Written exercise
Please write out the material that follows, exactly as it stands.

--- Start Extracted data ---

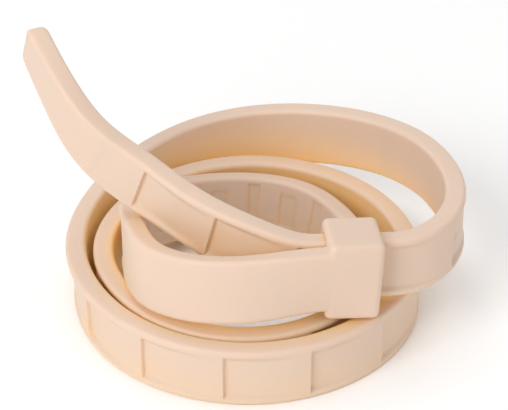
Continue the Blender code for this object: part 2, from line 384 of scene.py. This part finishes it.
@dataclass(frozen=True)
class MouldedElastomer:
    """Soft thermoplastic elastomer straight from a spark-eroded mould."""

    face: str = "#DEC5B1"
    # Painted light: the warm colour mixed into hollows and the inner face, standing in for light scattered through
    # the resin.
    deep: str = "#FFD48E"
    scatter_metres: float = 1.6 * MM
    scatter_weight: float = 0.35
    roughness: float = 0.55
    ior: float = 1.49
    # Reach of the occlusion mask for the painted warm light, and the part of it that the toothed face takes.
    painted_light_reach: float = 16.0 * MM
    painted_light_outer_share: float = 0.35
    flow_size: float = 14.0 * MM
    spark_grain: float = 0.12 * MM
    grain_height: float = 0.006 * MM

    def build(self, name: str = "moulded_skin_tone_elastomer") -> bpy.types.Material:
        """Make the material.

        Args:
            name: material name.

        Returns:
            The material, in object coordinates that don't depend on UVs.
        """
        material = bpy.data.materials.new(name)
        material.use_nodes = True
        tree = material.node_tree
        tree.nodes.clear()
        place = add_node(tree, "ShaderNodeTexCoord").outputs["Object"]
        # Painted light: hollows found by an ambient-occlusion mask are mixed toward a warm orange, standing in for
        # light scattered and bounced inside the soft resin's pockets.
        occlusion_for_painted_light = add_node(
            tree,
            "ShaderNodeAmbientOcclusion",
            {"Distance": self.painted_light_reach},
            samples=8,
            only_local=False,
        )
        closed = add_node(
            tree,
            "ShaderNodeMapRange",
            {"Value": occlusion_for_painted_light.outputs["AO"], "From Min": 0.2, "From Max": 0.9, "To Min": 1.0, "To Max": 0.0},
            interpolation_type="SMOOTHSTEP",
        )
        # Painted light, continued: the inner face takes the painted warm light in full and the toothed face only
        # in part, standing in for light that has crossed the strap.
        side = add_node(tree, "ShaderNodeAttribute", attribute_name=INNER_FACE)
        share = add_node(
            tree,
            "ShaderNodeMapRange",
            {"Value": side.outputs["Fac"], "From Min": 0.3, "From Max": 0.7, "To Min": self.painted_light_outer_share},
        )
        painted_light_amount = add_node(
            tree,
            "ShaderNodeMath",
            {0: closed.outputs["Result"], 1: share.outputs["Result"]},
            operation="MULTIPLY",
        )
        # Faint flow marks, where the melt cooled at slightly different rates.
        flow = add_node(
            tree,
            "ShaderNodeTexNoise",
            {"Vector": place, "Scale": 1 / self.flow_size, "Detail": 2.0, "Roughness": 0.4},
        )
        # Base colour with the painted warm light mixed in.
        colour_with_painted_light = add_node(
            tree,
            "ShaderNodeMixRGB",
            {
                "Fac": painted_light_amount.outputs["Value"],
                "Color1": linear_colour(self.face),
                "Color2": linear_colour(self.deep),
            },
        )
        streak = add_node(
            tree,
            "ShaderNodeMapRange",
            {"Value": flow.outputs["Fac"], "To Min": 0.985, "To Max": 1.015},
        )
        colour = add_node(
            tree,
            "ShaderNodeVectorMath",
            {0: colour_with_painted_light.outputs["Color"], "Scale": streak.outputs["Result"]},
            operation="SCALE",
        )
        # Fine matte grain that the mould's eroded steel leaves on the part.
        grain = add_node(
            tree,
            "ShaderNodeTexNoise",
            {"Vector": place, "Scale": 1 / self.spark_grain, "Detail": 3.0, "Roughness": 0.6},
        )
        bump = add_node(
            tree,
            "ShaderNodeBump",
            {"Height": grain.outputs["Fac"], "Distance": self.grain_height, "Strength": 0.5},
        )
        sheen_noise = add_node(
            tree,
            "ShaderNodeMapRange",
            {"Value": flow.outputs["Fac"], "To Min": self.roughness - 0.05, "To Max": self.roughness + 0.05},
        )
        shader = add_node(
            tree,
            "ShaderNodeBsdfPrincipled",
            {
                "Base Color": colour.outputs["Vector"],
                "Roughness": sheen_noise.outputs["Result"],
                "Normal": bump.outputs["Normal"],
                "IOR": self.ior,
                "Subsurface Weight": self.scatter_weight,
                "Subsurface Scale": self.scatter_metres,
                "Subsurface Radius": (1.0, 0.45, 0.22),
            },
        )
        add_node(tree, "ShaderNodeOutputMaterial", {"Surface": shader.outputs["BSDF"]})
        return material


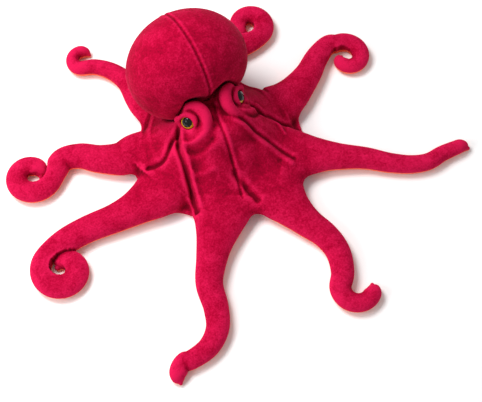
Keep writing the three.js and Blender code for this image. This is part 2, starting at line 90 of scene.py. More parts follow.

--- End Extracted data ---

Problem solution
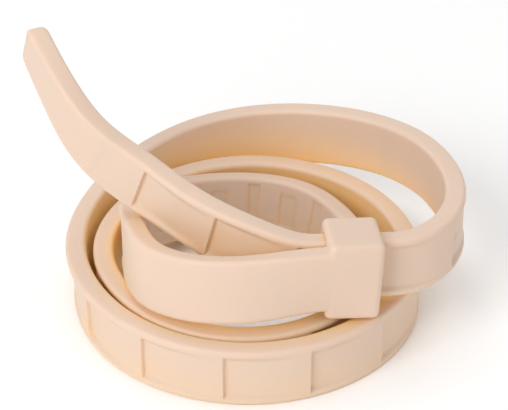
Continue the Blender code for this object: part 2, from line 384 of scene.py. This part finishes it.
@dataclass(frozen=True)
class MouldedElastomer:
    """Soft thermoplastic elastomer straight from a spark-eroded mould."""

    face: str = "#DEC5B1"
    # Painted light: the warm colour mixed into hollows and the inner face, standing in for light scattered through
    # the resin.
    deep: str = "#FFD48E"
    scatter_metres: float = 1.6 * MM
    scatter_weight: float = 0.35
    roughness: float = 0.55
    ior: float = 1.49
    # Reach of the occlusion mask for the painted warm light, and the part of it that the toothed face takes.
    painted_light_reach: float = 16.0 * MM
    painted_light_outer_share: float = 0.35
    flow_size: float = 14.0 * MM
    spark_grain: float = 0.12 * MM
    grain_height: float = 0.006 * MM

    def build(self, name: str = "moulded_skin_tone_elastomer") -> bpy.types.Material:
        """Make the material.

        Args:
            name: material name.

        Returns:
            The material, in object coordinates that don't depend on UVs.
        """
        material = bpy.data.materials.new(name)
        material.use_nodes = True
        tree = material.node_tree
        tree.nodes.clear()
        place = add_node(tree, "ShaderNodeTexCoord").outputs["Object"]
        # Painted light: hollows found by an ambient-occlusion mask are mixed toward a warm orange, standing in for
        # light scattered and bounced inside the soft resin's pockets.
        occlusion_for_painted_light = add_node(
            tree,
            "ShaderNodeAmbientOcclusion",
            {"Distance": self.painted_light_reach},
            samples=8,
            only_local=False,
        )
        closed = add_node(
            tree,
            "ShaderNodeMapRange",
            {"Value": occlusion_for_painted_light.outputs["AO"], "From Min": 0.2, "From Max": 0.9, "To Min": 1.0, "To Max": 0.0},
            interpolation_type="SMOOTHSTEP",
        )
        # Painted light, continued: the inner face takes the painted warm light in full and the toothed face only
        # in part, standing in for light that has crossed the strap.
        side = add_node(tree, "ShaderNodeAttribute", attribute_name=INNER_FACE)
        share = add_node(
            tree,
            "ShaderNodeMapRange",
            {"Value": side.outputs["Fac"], "From Min": 0.3, "From Max": 0.7, "To Min": self.painted_light_outer_share},
        )
        painted_light_amount = add_node(
            tree,
            "ShaderNodeMath",
            {0: closed.outputs["Result"], 1: share.outputs["Result"]},
            operation="MULTIPLY",
        )
        # Faint flow marks, where the melt cooled at slightly different rates.
        flow = add_node(
            tree,
            "ShaderNodeTexNoise",
            {"Vector": place, "Scale": 1 / self.flow_size, "Detail": 2.0, "Roughness": 0.4},
        )
        # Base colour with the painted warm light mixed in.
        colour_with_painted_light = add_node(
            tree,
            "ShaderNodeMixRGB",
            {
                "Fac": painted_light_amount.outputs["Value"],
                "Color1": linear_colour(self.face),
                "Color2": linear_colour(self.deep),
            },
        )
        streak = add_node(
            tree,
            "ShaderNodeMapRange",
            {"Value": flow.outputs["Fac"], "To Min": 0.985, "To Max": 1.015},
        )
        colour = add_node(
            tree,
            "ShaderNodeVectorMath",
            {0: colour_with_painted_light.outputs["Color"], "Scale": streak.outputs["Result"]},
            operation="SCALE",
        )
        # Fine matte grain that the mould's eroded steel leaves on the part.
        grain = add_node(
            tree,
            "ShaderNodeTexNoise",
            {"Vector": place, "Scale": 1 / self.spark_grain, "Detail": 3.0, "Roughness": 0.6},
        )
        bump = add_node(
            tree,
            "ShaderNodeBump",
            {"Height": grain.outputs["Fac"], "Distance": self.grain_height, "Strength": 0.5},
        )
        sheen_noise = add_node(
            tree,
            "ShaderNodeMapRange",
            {"Value": flow.outputs["Fac"], "To Min": self.roughness - 0.05, "To Max": self.roughness + 0.05},
        )
        shader = add_node(
            tree,
            "ShaderNodeBsdfPrincipled",
            {
                "Base Color": colour.outputs["Vector"],
                "Roughness": sheen_noise.outputs["Result"],
                "Normal": bump.outputs["Normal"],
                "IOR": self.ior,
                "Subsurface Weight": self.scatter_weight,
                "Subsurface Scale": self.scatter_metres,
                "Subsurface Radius": (1.0, 0.45, 0.22),
            },
        )
        add_node(tree, "ShaderNodeOutputMaterial", {"Surface": shader.outputs["BSDF"]})
        return material


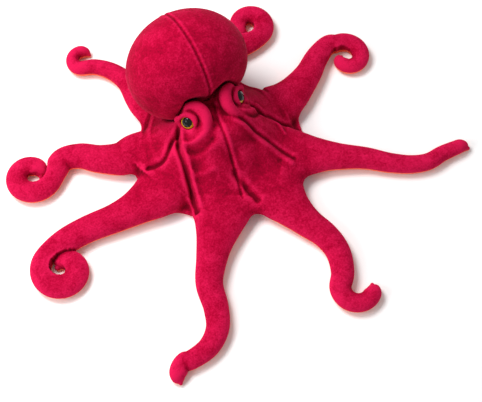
Keep writing the three.js and Blender code for this image. This is part 2, starting at line 90 of scene.py. More parts follow.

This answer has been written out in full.